Epitome of Copernican AstronomyJohannes Kepler
About Epitome of Copernican Astronomy
Kepler's most systematic presentation of heliocentric astronomy, published in three parts between 1617 and 1621. Cast as a textbook in question-and-answer form, the Epitome gathers the results of the Astronomia Nova and the Harmonice Mundi into a single account of the heavens governed by the three laws now bearing Kepler's name: planets move in ellipses with the sun at one focus; the line from sun to planet sweeps equal areas in equal times; the square of the period is proportional to the cube of the mean distance.

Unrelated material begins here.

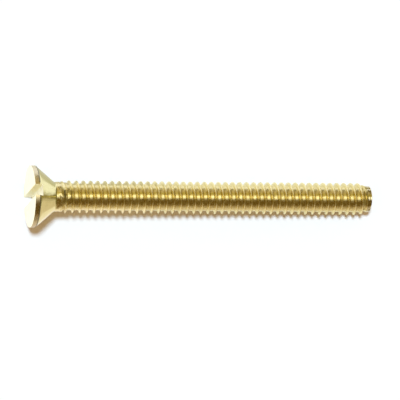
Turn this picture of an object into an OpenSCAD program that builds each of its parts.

The work does more than tabulate laws. Kepler argues that the motion of the planets must have a physical cause, a vis motrix radiating from the sun, and he ties the structure of the solar system to his convictions about geometrical harmony. He extends the new astronomy beyond the six known planets to the moons of Jupiter and to the moon itself, treating all orbital motion by a single mathematical pattern.
Placed on the Roman Index soon after publication, the Epitome nonetheless became the standard reference work for Copernican astronomy across seventeenth-century Europe. Newton read it. The Principia would later supply the physical cause Kepler had sought, deriving his three laws from universal gravitation, but the laws themselves had been stated, with full generality, in this book.